Clusters of points show the points in space where there are more similar sequences in the training data.

trainer.plotOutputValueDistribution()

This plots the range of output values. The value of each output will be a number between 0 and 1 to indicate the probablity that that pitch is triggered. Most values should be around 0 and 1 with a dip in the middle.

Output distribution Plot

trainer.plotInputOutputSequence(1, threshold = 0.5)
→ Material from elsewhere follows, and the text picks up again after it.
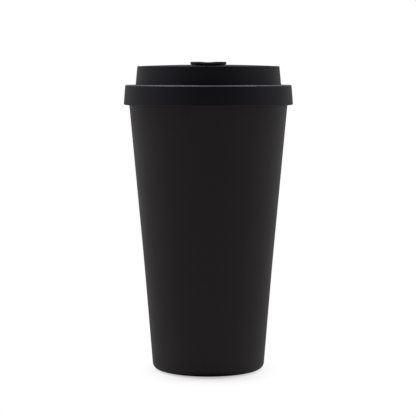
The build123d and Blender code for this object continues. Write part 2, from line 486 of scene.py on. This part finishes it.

This funnction can be used to plot a specific training example at the input and output. The first number is the index of the sequecne in the training data, you can change it to any number to pull out different examples. The resulting 2 plots should look similar to indicate that the input is simlar to the output.

Model Metadata

The tflite format has a very limited set of metadata that can be saved in the model, so a sequence of bytes is embedded in the decription field of the tflite file. This metadata is needed during inference and has the following format:

content	length (bytes)	description
string “seqdec”	6
number of pitches	1	Number of possible notes in each time step
sequence length	1	Total length of the sequence
latent scale	1	The range of values that each latent dimension can be. e.g. a value of 3 means the latent value can be netween -3 and +3.
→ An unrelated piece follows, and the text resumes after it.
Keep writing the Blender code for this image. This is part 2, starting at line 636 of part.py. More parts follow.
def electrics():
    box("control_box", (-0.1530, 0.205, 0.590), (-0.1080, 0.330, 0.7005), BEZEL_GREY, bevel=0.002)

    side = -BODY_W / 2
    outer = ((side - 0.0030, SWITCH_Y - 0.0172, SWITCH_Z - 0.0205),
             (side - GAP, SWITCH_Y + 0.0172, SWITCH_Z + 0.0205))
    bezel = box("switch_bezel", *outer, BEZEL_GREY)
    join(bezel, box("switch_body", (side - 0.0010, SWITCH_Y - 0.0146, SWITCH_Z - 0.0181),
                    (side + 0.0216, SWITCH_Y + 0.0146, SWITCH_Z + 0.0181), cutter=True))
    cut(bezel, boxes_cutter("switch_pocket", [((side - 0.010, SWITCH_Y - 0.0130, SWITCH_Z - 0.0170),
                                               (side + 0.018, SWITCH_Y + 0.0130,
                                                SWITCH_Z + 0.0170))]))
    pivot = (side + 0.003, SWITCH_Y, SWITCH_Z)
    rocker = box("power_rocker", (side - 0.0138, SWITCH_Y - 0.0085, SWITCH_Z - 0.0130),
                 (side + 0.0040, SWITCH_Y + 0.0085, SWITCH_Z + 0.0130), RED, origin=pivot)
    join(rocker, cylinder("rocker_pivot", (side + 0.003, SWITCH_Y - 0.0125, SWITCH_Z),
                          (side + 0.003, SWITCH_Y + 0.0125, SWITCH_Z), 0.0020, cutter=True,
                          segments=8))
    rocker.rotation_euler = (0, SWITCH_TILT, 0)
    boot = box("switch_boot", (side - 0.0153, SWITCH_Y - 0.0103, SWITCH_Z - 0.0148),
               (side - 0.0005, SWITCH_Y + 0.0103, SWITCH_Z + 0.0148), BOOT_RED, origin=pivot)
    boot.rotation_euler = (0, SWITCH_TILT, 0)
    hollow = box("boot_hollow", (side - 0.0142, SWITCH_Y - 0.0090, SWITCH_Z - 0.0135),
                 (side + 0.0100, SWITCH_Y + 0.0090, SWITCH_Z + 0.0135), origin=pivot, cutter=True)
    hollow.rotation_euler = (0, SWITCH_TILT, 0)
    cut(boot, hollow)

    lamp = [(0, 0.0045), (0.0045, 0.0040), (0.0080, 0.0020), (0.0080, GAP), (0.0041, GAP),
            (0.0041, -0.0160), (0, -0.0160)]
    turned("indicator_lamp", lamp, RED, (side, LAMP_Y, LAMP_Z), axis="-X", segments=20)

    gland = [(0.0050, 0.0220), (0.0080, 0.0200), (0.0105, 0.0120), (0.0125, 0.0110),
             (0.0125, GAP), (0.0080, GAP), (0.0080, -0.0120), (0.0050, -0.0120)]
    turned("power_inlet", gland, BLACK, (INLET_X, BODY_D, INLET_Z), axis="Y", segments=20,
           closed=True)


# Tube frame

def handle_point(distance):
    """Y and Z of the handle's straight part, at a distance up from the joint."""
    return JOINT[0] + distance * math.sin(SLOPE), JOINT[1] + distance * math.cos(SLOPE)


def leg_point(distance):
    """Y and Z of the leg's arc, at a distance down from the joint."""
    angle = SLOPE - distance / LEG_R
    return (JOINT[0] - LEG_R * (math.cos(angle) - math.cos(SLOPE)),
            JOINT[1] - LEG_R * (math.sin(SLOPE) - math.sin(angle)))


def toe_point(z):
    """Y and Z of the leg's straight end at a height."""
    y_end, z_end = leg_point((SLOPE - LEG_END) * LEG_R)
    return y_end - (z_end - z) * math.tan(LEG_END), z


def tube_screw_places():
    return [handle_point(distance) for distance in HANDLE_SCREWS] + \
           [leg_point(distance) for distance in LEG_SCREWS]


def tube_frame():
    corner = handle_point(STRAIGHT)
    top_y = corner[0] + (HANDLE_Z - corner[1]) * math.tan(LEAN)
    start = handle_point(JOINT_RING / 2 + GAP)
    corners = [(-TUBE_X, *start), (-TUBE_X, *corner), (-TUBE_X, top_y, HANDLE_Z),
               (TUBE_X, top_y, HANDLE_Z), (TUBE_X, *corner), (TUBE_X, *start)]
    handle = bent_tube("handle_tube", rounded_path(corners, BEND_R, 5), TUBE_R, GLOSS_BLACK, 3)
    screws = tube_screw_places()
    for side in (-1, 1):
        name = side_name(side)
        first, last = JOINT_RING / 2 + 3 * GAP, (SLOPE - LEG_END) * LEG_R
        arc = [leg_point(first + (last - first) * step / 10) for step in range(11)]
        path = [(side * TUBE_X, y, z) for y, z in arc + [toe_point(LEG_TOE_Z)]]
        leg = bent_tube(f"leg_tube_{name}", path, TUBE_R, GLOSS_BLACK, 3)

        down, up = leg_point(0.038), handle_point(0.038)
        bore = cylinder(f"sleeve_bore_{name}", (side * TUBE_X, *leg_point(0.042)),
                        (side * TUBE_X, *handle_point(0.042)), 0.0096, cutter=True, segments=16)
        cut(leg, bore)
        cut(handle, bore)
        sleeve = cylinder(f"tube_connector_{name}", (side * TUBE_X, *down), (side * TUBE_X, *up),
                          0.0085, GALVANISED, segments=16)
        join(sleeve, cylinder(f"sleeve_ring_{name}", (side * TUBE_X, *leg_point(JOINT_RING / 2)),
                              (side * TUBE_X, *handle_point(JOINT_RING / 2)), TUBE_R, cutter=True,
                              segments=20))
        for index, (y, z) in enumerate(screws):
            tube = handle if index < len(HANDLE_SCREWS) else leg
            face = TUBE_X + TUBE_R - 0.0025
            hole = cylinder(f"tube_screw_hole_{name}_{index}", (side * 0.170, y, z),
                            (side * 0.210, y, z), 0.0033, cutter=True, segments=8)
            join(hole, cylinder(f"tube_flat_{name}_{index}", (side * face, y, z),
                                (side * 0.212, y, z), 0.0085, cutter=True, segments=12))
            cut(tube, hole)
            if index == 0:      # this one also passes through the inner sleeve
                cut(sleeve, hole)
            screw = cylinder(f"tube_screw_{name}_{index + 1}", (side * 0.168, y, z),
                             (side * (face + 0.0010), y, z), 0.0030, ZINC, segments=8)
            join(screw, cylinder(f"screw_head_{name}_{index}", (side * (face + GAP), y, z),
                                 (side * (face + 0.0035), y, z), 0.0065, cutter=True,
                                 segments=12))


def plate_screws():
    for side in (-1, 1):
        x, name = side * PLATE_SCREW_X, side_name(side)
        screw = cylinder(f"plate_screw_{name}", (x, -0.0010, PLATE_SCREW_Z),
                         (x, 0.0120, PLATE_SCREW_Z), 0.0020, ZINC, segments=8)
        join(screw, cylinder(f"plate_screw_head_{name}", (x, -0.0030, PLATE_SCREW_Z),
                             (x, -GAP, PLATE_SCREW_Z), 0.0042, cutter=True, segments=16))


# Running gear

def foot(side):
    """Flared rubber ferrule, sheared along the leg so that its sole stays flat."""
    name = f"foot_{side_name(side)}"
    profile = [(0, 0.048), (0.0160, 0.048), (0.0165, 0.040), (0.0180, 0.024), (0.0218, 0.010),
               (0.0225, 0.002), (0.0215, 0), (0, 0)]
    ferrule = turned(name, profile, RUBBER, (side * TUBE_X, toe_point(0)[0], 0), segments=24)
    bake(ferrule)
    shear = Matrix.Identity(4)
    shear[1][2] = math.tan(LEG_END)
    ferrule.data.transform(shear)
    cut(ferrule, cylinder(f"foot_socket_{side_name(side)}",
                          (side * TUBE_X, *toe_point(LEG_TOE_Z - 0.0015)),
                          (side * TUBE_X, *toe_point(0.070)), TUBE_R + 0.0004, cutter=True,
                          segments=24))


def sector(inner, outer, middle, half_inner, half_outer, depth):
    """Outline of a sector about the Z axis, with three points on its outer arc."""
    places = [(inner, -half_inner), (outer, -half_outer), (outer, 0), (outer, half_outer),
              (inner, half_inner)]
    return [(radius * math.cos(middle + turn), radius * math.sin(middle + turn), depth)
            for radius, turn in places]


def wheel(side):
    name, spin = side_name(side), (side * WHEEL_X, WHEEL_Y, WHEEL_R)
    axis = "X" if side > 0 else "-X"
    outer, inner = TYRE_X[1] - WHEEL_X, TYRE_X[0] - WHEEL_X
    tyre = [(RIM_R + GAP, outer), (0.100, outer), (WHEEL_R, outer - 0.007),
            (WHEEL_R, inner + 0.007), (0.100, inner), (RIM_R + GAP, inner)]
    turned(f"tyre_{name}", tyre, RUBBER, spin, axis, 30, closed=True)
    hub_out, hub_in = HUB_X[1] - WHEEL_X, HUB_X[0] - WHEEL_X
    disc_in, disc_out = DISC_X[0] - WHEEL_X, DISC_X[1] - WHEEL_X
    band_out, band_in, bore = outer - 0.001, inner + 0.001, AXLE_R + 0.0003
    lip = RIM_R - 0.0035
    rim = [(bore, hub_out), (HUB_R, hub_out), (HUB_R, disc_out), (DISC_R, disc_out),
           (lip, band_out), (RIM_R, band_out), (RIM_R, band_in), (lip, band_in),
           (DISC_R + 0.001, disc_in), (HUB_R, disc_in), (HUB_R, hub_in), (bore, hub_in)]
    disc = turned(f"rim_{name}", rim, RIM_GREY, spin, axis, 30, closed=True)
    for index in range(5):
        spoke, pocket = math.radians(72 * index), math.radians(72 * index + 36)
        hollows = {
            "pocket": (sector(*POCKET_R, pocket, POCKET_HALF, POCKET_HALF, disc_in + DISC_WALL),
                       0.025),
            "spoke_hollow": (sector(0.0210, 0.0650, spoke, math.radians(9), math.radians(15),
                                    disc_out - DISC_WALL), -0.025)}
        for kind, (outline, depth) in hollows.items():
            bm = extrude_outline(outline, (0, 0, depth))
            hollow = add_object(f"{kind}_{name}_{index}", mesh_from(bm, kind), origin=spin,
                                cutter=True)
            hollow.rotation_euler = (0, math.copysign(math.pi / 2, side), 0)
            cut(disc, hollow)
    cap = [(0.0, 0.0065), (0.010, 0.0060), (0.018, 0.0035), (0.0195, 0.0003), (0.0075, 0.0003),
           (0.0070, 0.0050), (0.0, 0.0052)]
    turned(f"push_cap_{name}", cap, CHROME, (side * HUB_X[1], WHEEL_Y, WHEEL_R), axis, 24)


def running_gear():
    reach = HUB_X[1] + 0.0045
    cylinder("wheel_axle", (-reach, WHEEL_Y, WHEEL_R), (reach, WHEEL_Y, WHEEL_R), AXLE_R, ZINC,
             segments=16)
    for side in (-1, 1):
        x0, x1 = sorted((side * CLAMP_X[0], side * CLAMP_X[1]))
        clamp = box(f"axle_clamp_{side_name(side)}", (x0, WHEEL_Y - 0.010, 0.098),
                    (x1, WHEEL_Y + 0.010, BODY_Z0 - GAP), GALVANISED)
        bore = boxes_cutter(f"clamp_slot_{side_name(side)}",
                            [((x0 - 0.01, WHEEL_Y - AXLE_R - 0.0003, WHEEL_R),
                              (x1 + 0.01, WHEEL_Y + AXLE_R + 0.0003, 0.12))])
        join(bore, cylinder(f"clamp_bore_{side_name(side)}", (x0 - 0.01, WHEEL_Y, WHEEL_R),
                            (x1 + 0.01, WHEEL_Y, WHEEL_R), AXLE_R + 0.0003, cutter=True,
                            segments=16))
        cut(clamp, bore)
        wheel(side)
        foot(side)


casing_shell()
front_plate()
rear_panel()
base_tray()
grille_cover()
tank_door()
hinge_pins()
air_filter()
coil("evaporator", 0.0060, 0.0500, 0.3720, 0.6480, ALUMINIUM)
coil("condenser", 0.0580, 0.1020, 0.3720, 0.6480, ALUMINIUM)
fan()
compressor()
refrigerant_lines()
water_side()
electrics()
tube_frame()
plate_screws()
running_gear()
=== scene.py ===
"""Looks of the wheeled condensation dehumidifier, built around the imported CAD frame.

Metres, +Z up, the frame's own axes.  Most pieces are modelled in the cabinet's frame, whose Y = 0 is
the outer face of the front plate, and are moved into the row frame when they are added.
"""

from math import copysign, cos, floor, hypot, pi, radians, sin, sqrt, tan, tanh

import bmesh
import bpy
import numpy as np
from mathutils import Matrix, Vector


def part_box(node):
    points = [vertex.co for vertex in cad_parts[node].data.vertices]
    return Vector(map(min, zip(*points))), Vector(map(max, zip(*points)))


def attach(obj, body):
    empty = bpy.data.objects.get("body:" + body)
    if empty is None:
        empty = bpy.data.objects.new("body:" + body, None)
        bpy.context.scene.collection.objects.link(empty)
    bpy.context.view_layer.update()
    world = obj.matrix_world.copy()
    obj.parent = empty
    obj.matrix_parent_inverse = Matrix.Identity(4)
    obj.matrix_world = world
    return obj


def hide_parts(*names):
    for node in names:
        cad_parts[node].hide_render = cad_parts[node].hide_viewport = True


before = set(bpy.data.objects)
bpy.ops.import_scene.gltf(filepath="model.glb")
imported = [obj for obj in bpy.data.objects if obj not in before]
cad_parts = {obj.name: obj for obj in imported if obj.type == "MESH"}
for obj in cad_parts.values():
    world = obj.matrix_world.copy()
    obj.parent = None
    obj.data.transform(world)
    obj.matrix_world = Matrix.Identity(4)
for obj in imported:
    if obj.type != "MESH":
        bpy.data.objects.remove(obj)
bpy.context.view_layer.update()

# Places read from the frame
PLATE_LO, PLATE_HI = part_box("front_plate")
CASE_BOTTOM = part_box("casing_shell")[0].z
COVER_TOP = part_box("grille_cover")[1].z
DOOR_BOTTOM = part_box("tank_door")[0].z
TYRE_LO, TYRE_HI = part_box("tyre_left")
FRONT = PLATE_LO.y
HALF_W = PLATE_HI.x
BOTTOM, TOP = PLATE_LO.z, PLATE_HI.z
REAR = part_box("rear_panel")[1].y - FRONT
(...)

Some extra metadata is required for percussion models:

content	length (bytes)	description
string “perdec”	6
number of instruments	1	Number of possible notes in each time step
sequence length	1	Total length of the sequence
latent scale	1	The range of values that each latent dimension can be. e.g. a value of 3 means the latent value can be netween -3 and +3.
number of groups	1	Number of percussion grouops represented in the output
group sizes	number of groups	The number of instruments in each percussion group

Hardware inference

The xen_quantizer repository contains hardware design and code for inference using the trained tflite model.

The model file can be read from an SD card. There are seperate controllers for pitches sequences and drum sequences. Model fiels for each are read from the directories /models/note/ and /models/perc respectively.